(begin)

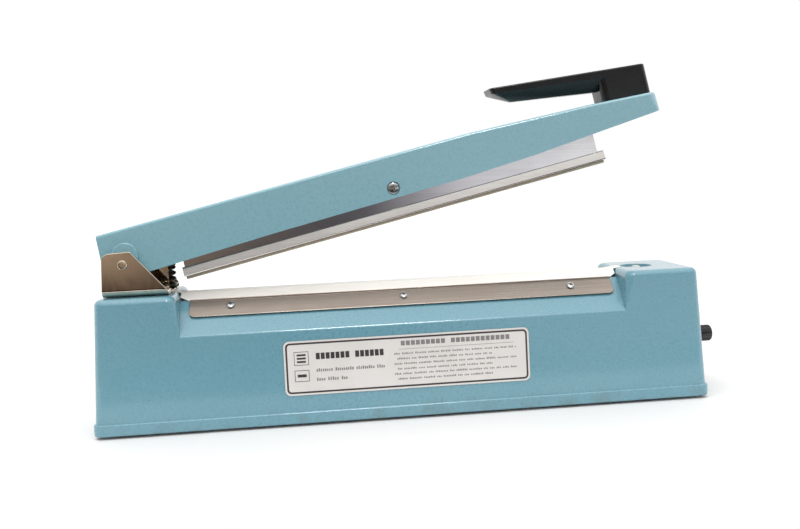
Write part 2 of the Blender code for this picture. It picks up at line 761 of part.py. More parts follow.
def transformer():
    """A laminated core with two windows, the coil through them, and the strap that holds it to the plate."""
    middle = -0.060
    low = 0.0045
    width = 0.066
    height = 0.055
    stack = 0.015
    left = middle - width / 2
    outline = [(left, low), (left + width, low), (left + width, low + height), (left, low + height)]
    windows = []
    limb = 0.011
    bottom = low + limb
    top = low + height - limb
    for x in (left + limb, left + width - 2 * limb):
        windows.append([(x, bottom), (x, top), (x + limb, top), (x + limb, bottom)])
    core = slab(outline, -stack, stack, ALONG_Y, windows)
    piece("transformer_core", core, LAMINATION, machine)

    play = 0.0005
    build = limb - 2.4 * play  # depth of the winding
    inner = limb + play
    deep = stack + play
    ring = both_sides([(inner + build, -deep - build), (inner + build, deep + build)])
    hole = both_sides([(inner, -deep), (inner, deep)])
    coil = slab(ring, bottom + play, top - play, ALONG_Z, [hole])
    piece("transformer_coil", moved(coil, Matrix.Translation((middle, 0, 0))), COPPER, machine)

    out = width / 2 + GAP
    thick = 0.0012
    top = low + height + GAP
    foot = 0.0030
    half = [
        (out + 0.011, foot),
        (out + 0.011, foot + thick),
        (out + thick, foot + thick),
        (out + thick, top + thick),
    ]
    inside = [(out, top), (out, foot)]
    outline = [(middle + x, z) for x, z in half] + [(middle - x, z) for x, z in reversed(half)]
    outline += [(middle - x, z) for x, z in reversed(inside)] + [(middle + x, z) for x, z in inside]
    piece("transformer_strap", slab(outline, -0.010, 0.010, ALONG_Y), SCREW_STEEL, machine)


def timer_board():
    """The timer's circuit board on four legs, with its relay and capacitor."""
    low = 0.0100
    board = piece("timer_board", box((0.060, -0.026, low), (0.145, 0.026, low + 0.0016)), BOARD, machine)
    for x in (0.065, 0.140):
        for y in (-0.021, 0.021):
            join(board, cylinder((x, y, 0.0030), (x, y, low + 0.0008), 0.0024, 12))
    top = low + 0.0016 + GAP
    piece("relay", box((0.072, -0.018, top), (0.091, -0.002, top + 0.0155)), BLACK_PLASTIC, machine)
    capacitor = cylinder((0.120, 0.008, top), (0.120, 0.008, top + 0.022), 0.0065, 20)
    piece("capacitor", capacitor, BLACK_PLASTIC, machine, smooth=True)


def timer_control():
    """The potentiometer inside the right wall, its shaft, and the knob outside."""

    def along(x_low, x_high, radius, sides):
        return cylinder((x_low, 0, KNOB_HEIGHT), (x_high, 0, KNOB_HEIGHT), radius, sides)

    pot = piece("potentiometer", along(0.2060, 0.2168, 0.0115, 24), SCREW_STEEL, machine)
    join(pot, along(0.2160, 0.2248, 0.0044, 20))
    cut(pot, along(0.2110, 0.2300, 0.0033, 20))
    shaft = cylinder((0.2114, 0, 0), (0.2396, 0, 0), 0.0029, 20)
    piece("timer_shaft", shaft, BRASS, knob_frame, smooth=True)
    start, end = KNOB_SPAN
    profile = [
        (0.0, end),
        (KNOB_RADIUS - 0.0008, end),
        (KNOB_RADIUS, end - 0.0010),
        (KNOB_RADIUS + 0.0002, start),
        (0.0033, start),
        (0.0033, end - 0.0040),
        (0.0, end - 0.0040),
    ]
    turned("timer_knob", profile, KNOB_PLASTIC, knob_frame, (0, 0, 0), (1, 0, 0), steps=24)


def lamp():
    """The indicator lens in the round recess of the right block, and its holder under the casting."""
    top = BASE_HEIGHT + 0.0014
    profile = [
        (0.0, top),
        (0.0014, top - 0.0003),
        (0.0024, top - 0.0011),
        (0.0031, top - 0.0026),
        (0.0031, 0.0880),
        (0.0, 0.0880),
    ]
    turned("lamp_lens", profile, LENS, machine, (LAMP_X, 0, 0), (0, 0, 1))
    seat = 0.0876
    ceiling = CEILING - LAMP_RECESS[1] - 0.0005
    low = 0.0770
    profile = [(0.0, seat), (0.0035, seat), (0.0035, ceiling), (0.0070, ceiling), (0.0070, low), (0.0, low)]
    turned("lamp_holder", profile, BLACK_PLASTIC, machine, (LAMP_X, 0, 0), (0, 0, 1))


def cord_grommet():
    """The rubber inlet in the back wall. No cord is modelled."""
    wall = wall_half(GROMMET.z)[1]
    inside = wall - WALL
    profile = [
        (0.0040, wall + 0.0018),
        (0.0076, wall + 0.0016),
        (0.0082, wall + 0.0006),
        (0.0058, wall + 0.0006),
        (0.0058, inside - 0.0006),
        (0.0078, inside - 0.0006),
        (0.0072, inside - 0.0024),
        (0.0040, inside - 0.0024),
        (0.0040, wall + 0.0018),
    ]
    turned("cord_grommet", profile, RUBBER, machine, GROMMET, (0, 1, 0))


def label_plate():
    """The thin plate on the front wall, lying along the wall's draft."""
    half_x = LABEL[0] / 2
    half_z = LABEL[1] / 2
    corners = both_sides([(half_x, -half_z), (half_x, half_z)])
    outline = rounded([(x, z, 0.004) for x, z in corners])
    x, z = LABEL_CENTRE
    surface = -wall_half(z)[1] - GAP
    plate = slab(outline, -0.0003, 0.0, ALONG_Y)
    lean = Matrix.Rotation(-math.atan(DRAFT), 4, "X")
    moved(plate, Matrix.Translation((x, surface, z)) @ lean)
    piece("label_plate", plate, LABEL_STOCK, machine)


# --- arm ---------------------------------------------------------------------------------------------

# The closed arm's side view, from the hinge pin.
ARM_TOP = [(-0.0130, 0.0246), (0.2650, 0.0250), (0.3595, 0.0214), (0.4090, 0.0182)]
ARM_NOSE = (0.4090, 0.0045)
ARM_BELLY = [
    (0.4040, 0.0037),
    (0.3540, 0.0001),
    (0.3090, -0.0032),
    (0.2520, -0.0056),
    (0.1090, -0.0073),
    (0.0100, -0.0098),
]
ARM_HEEL = [(-0.0100, -0.0098, 0.003), (-0.0148, 0.0010, 0.004)]  # the last value rounds the corner


def drafted(mesh):
    """Leans the arm's side walls in towards its top."""
    belly = ARM_BELLY[-1][1]
    for vertex in mesh.vertices:
        vertex.co.y *= 1.0 - ARM_DRAFT * (vertex.co.z - belly)
    return mesh


def arm_casting():
    """An inverted channel with closed ends, bosses at the pin, and seats for the spring and the switch."""
    outline = [(x, z, 0) for x, z in (*ARM_TOP, ARM_NOSE, *ARM_BELLY)] + ARM_HEEL
    outside = drafted(slab(rounded(outline, 3), -ARM_HALF_WIDTH, ARM_HALF_WIDTH, ALONG_Y))
    nose = ARM_NOSE[0] - 0.0002
    round_edges(outside, 0.009, 4, lambda a, b: min(a.x, b.x) > nose and abs(a.z - b.z) > 0.005)
    round_edges(outside, 0.0030, 2, on_arm_top)
    arm = piece("arm_casting", outside, PAINT, arm_frame, smooth=True)

    for side in (-1, 1):
        boss = cylinder((0, side * 0.0190, 0), (0, side * ARM_BOSS[1], 0), ARM_BOSS[0], 32)
        join(arm, boss)

    under = [(x, z - ARM_WALL) for x, z in ARM_TOP]
    left = ARM_TOP[0][0] + ARM_WALL
    right = ARM_NOSE[0] - ARM_WALL
    inner = [(left, under[0][1]), *under[1:3], (right, under[3][1]), (right, -0.03), (left, -0.03)]
    half = ARM_HALF_WIDTH - ARM_WALL
    cavity = drafted(slab(inner, -half, half, ALONG_Y))
    end = right - 0.0002
    round_edges(cavity, 0.0065, 3, lambda a, b: min(a.x, b.x) > end and abs(a.z - b.z) > 0.005)
    cut(arm, cavity)

    seat_x = SPRING_X - HINGE.x + 0.0001
    join(arm, cylinder((seat_x, 0, -0.0080), (seat_x, 0, 0.0235), 0.0046, 20))
    strike_x = PLUNGER_X - HINGE.x
    join(arm, box((strike_x - 0.005, -0.005, -0.0080), (strike_x + 0.004, 0.005, 0.0235)))
    cut(arm, cylinder((0, -0.04, 0), (0, 0.04, 0), 0.0029, 20))
    cut(arm, cylinder((PIVOT.x, -0.04, PIVOT.z), (PIVOT.x, 0.04, PIVOT.z), 0.0024, 16))
    for side in (-1, 1):
        cut(arm, cylinder((PIVOT.x, side * 0.0216, PIVOT.z), (PIVOT.x, side * 0.04, PIVOT.z), 0.00485, 24))
    for x in HANDLE_SCREW_X:
        cut(arm, cylinder((x, 0, 0.005), (x, 0, 0.040), 0.0021, 12))


def on_arm_top(a, b):
    """True for the edges between the arm's top and its sides and nose, and false for the bends across it."""
    crosses = abs(a.x - b.x) < 0.0001 and abs(a.y - b.y) > 0.01
    return min(a.z, b.z) > 0.0150 and (a.x > ARM_NOSE[0] - 0.0002 or not crosses)


def arm_top_height(x):
    """Height of the arm's top face at a place along it, ahead of its last bend."""
    (x0, z0), (x1, z1) = ARM_TOP[2:4]
    return z0 + (z1 - z0) * (x - x0) / (x1 - x0)


def handle():
    """A block on the arm's nose that carries a grip: a flat top with a low rim and a keel under it."""
    start, end = HANDLE_BLOCK
    half = HANDLE_HALF_WIDTH
    keel = 0.0050
    tip = 0.2865
    inside = start + 0.010
    fall = math.tan(math.radians(5.2))

    def top(x):
        return 0.0516 - fall * (x - tip)

    shape = bmesh.new()
    for side in (-1, 1):
        y = side * half
        for x, rim in ((tip, 0.0053), (inside, 0.0064)):
            shape.verts.new((x, y, top(x)))
            shape.verts.new((x + (0.0008 if x == tip else 0.0), y, top(x) - rim))
        shape.verts.new((0.303, side * keel, 0.0386))
        shape.verts.new((inside, side * keel, 0.0281))
    bmesh.ops.convex_hull(shape, input=shape.verts[:])
    grip = finished(shape)
    round_edges(grip, 0.0010, 2, lambda a, b: min(a.z - top(a.x), b.z - top(b.x)) > -0.0001)
    lower = [(x, arm_top_height(x) + GAP) for x in (start, end)]
    outline = [lower[0], lower[1], (end, top(end)), (start, top(start) - 0.00004)]
    block = slab(outline, -half, half, ALONG_Y)
    round_edges(block, 0.0055, 4, lambda a, b: abs(a.z - b.z) > 0.01)
    body = piece("handle", block, BLACK_PLASTIC, arm_frame, smooth=True)
    join(body, grip)
    for number, x in enumerate(HANDLE_SCREW_X, 1):
        under = arm_top_height(x) - ARM_WALL - 0.0008
        cut(body, cylinder((x, 0, 0.015), (x, 0, 0.0330), 0.0019, 12))
        pan_screw(f"handle_screw_{number}", HANDLE_SCREW, (x, 0, under), (0, 0, -1), arm_frame)


def press_bar_pivot():
    """The long screw through the arm that the press bar rocks on, with its two spacers."""
    head = 0.0216 + GAP
    end = -0.0212
    profile = [
        (0.0, head + 0.0013),
        (0.0022, head + 0.0013),
        (0.0038, head + 0.0008),
        (0.00415, head),
        (0.0020, head),
        (0.0020, end),
        (0.0, end),
    ]
    turned("pivot_screw", profile, SCREW_STEEL, arm_frame, PIVOT, (0, -1, 0))
    for side, word in ((-1, "front"), (1, "back")):
        low = 0.0072
        high = 0.0192
        profile = [(0.0024, high), (0.0046, high), (0.0046, low), (0.0024, low), (0.0024, high)]
        turned(f"pivot_spacer_{word}", profile, ALUMINIUM, arm_frame, PIVOT, (0, side, 0), steps=16)


def press_bar():
    """The extruded bar: a flange that carries the rubber in a slot, and two webs that straddle the pivot."""
    bottom = RUBBER_BOTTOM + 0.0025 - PIVOT.z
    shoulder = BAR_SHOULDER - PIVOT.z
    top = 0.0065
    key = bottom + 0.0020
    half = [
        (0.0042, key),
        (0.0042, bottom),
        (0.0080, bottom),
        (0.0085, bottom + 0.0005),
        (0.0085, shoulder),
        (0.0064, shoulder + 0.0004),
        (0.0064, top),
        (0.0048, top),
        (0.0048, shoulder - 0.0016),
    ]
    outline = both_sides(half)
    start, end = (x - PIVOT.x for x in PRESS_BAR)
    bar = piece("press_bar", slab(outline, start, end, ALONG_X), ALUMINIUM, bar_frame)
    for x_low, x_high in ((start - 0.01, start + 0.002), (end - 0.003, end + 0.01)):
        cut(bar, box((x_low, -0.02, shoulder + 0.0002), (x_high, 0.02, top + 0.01)))
    cut(bar, cylinder((0, -0.02, 0), (0, 0.02, 0), 0.0023, 16))

    low = RUBBER_BOTTOM - PIVOT.z
    neck = bottom - GAP
    half = [
        (0.0040, low),
        (0.0058, low + 0.0006),
        (0.0062, low + 0.0012),
        (0.0062, neck),
        (0.0038, neck),
        (0.0038, key - GAP),
    ]
    rubber = slab(both_sides(half), start + 0.0010, end - 0.0010, ALONG_X)
    piece("silicone_strip", rubber, SILICONE, bar_frame)


# --- assembly ----------------------------------------------------------------------------------------

base_housing()
bottom_plate()
sealing_bar()
clamps(ptfe_cloth())
element_terminals()
spring_guard(hinge_bracket())
return_spring()
switch_parts()
transformer()
timer_board()
timer_control()
lamp()
cord_grommet()
label_plate()
arm_casting()
handle()
press_bar_pivot()
press_bar()
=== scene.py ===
"""Looks of the hand impulse heat sealer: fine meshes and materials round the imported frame.

Metres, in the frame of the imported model. Pieces of the base are shaped about the middle of its flange's
underside, and pieces of the arm about its hinge pin with the arm shut; each is then moved into place.
"""

import json
import math
import random

import bmesh
import bpy
from mathutils import Matrix, Vector, noise


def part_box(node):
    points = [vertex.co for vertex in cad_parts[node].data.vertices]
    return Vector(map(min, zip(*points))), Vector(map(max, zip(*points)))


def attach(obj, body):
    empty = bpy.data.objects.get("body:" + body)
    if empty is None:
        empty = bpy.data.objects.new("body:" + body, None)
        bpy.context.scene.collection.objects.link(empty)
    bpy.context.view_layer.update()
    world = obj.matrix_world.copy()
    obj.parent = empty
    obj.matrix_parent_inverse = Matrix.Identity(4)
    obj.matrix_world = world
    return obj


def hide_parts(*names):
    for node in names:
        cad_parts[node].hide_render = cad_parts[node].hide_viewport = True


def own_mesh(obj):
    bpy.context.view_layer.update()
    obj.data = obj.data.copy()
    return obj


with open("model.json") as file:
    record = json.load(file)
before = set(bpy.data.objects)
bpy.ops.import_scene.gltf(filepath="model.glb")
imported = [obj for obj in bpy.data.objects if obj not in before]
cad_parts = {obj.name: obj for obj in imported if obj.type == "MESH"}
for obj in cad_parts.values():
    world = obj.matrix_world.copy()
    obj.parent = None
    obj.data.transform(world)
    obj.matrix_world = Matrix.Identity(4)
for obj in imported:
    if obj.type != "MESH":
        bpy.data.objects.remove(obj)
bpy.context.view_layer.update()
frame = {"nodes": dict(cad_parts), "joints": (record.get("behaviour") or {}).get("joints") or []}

# --- sizes that the fine pieces share with the frame ---

# Half the base's length and half its width
FLANGE_HALF = (0.225, 0.042)
BASE_HEIGHT = 0.096
FLANGE_HEIGHT = 0.0087
FLANGE_STEP = 0.0013
DRAFT = 0.0488
WALL = 0.003
CEILING = BASE_HEIGHT - WALL
FOOT_STAND = 0.002
GAP = 0.0003
NEAR = 0.0001
CORNER = 0.0065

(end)

Reproduce only the lines from the one containing "# --- assembly" through the one containing "from mathutils import Matrix, Vector, noise", inclusive of both.

# --- assembly ----------------------------------------------------------------------------------------

base_housing()
bottom_plate()
sealing_bar()
clamps(ptfe_cloth())
element_terminals()
spring_guard(hinge_bracket())
return_spring()
switch_parts()
transformer()
timer_board()
timer_control()
lamp()
cord_grommet()
label_plate()
arm_casting()
handle()
press_bar_pivot()
press_bar()
=== scene.py ===
"""Looks of the hand impulse heat sealer: fine meshes and materials round the imported frame.

Metres, in the frame of the imported model. Pieces of the base are shaped about the middle of its flange's
underside, and pieces of the arm about its hinge pin with the arm shut; each is then moved into place.
"""

import json
import math
import random

import bmesh
import bpy
from mathutils import Matrix, Vector, noise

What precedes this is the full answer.